The two-party juggernaut of Presidential politics controls so much in Washington. This can be seen no clearer than in the Commission on Presidential Debates who implemented the 15% threshold of five major polls for candidates to participate in the Presidential debates. It was added because Ross Perot almost tipped over the proverbial apple cart threatening two party power. Johnson did not meet the threshold of 15% for the first debate and most likely will not meet the threshold for the last two either as we get closer to November 8. I am still holding out for a miracle but reality is soon starting to set in. I will either stick with Gary or go with the candidate of one of the major parties that I feel is best suited to lead our nation.

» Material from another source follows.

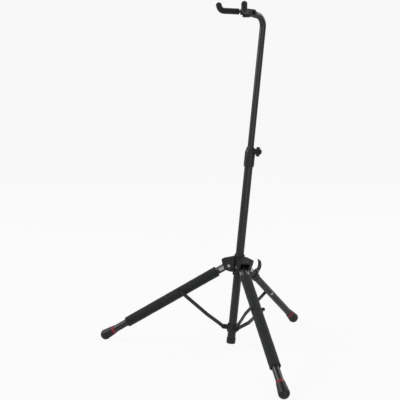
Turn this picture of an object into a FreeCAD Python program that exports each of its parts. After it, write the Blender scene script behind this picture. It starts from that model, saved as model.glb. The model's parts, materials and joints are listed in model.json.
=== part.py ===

Research the choices. Don’t vote one way or the other because you have always been a Democrat or a Republican. Search your heart and vote for the candidate who best matches your core values. If that is Gary Johnson, ignore the bullies who tell you that you are wasting your vote only to help one of the major party candidates win. If is Trump or Clinton, also ignore those voices trying to bully you into voting their way. It is your vote. Vote your conscience. Ben Franklin once remarked that without liberty of conscience, man is not truly free. Thank you for allowing me to talk with you today.